Watching the horror that is Jesus Camp, I was reminded of two pertinent quotes:

"I want to get down on my knees and start pleasing Jesus. I want to feel his salvation all over my face." - Eric Cartman

"Such labelling of children with their parents' religion is child abuse." - Richard Dawkins

And there you have it - JESUS CAMP in three sentences.

Powerful truth that shows innocence lost5
I'm so glad to see spiritual revival in American. But Pastor Fischer's children's ministry is training kids to be Christian warriors, when the burden is on us adults. This is what's wrong in America, why are we making kids grow up so fast? I believe one of the central tenants of Christianity is to be like children to enter into Kingdom of God.
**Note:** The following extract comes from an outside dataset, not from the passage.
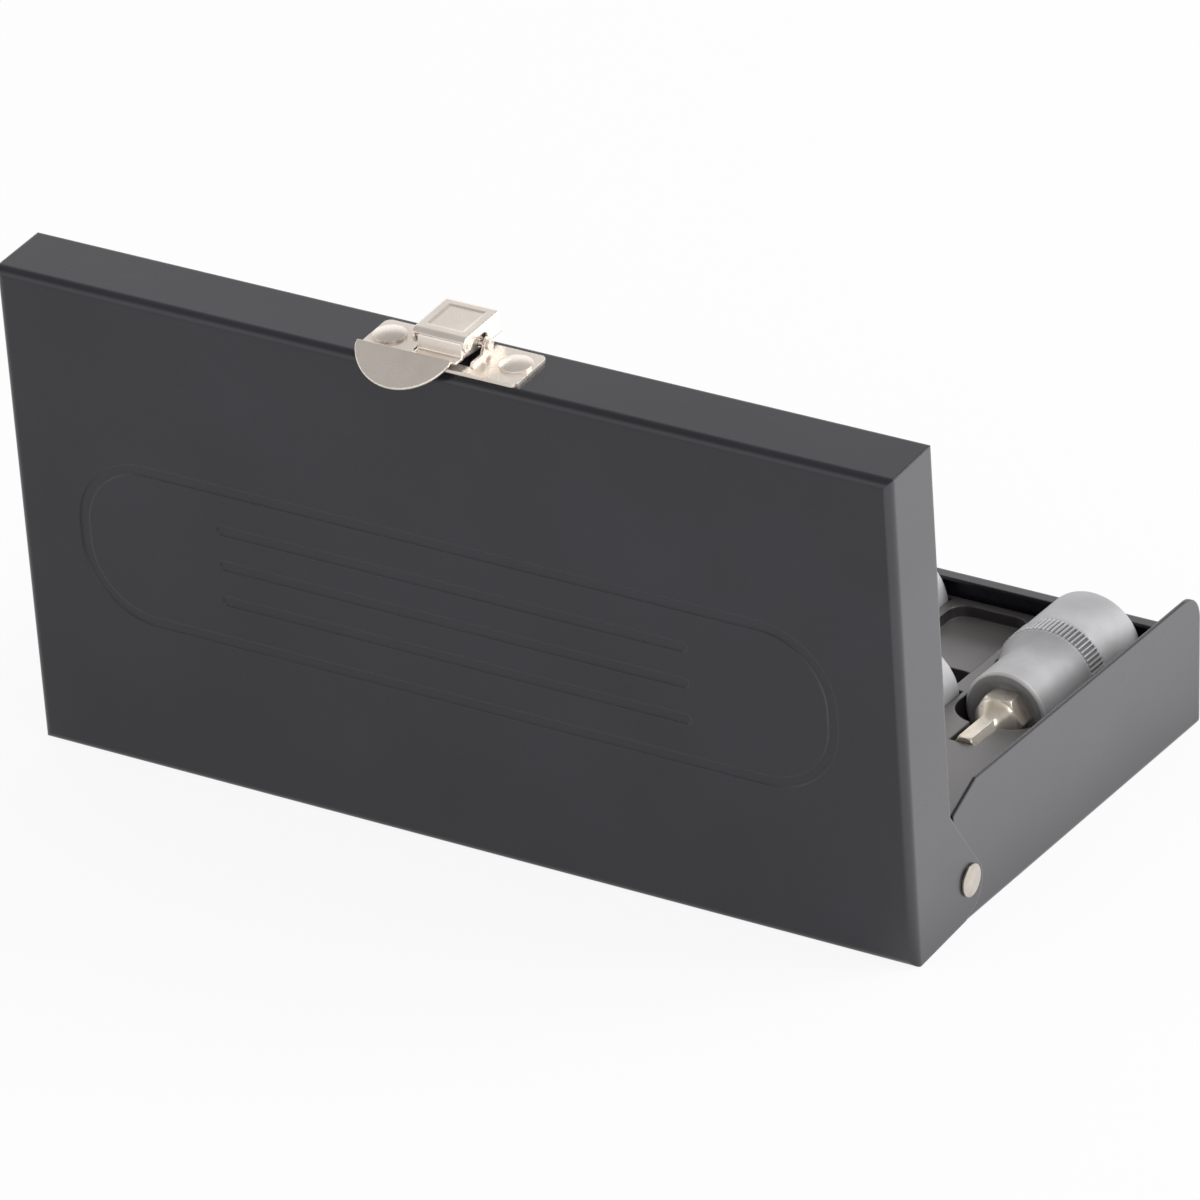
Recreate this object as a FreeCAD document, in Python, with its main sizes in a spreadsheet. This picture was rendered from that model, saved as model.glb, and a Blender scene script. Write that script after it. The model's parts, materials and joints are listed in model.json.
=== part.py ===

Why are we taking that away from them? Additionally, anyone who harms them is forsaken Jesus himself. The message of Pastor Fischer of death and sin is not age appropriate and down right scary. There is God, there is good and evil. But kids shouldn't be sent into the battlefield. Thanks...

Lame1
People shocked by this documentary are simply naive. It's amazing to see how many people fail to realize even the simplest of realities: that all people will come to doubt at one point or another. No one is being "brainwashed" here, these kids will eventually grow up, question what they have been taught (and hopefully stay with the faith). Just because you have wasted your life without considering spiritual/theological things does not mean no one else does.

Jesus Camp: just more secular propaganda being used to smear Christians, at the expense of an isolated community in Who Knows Where, USA. Please people, just wake up, turn off the TV, and start thinking for yourselves.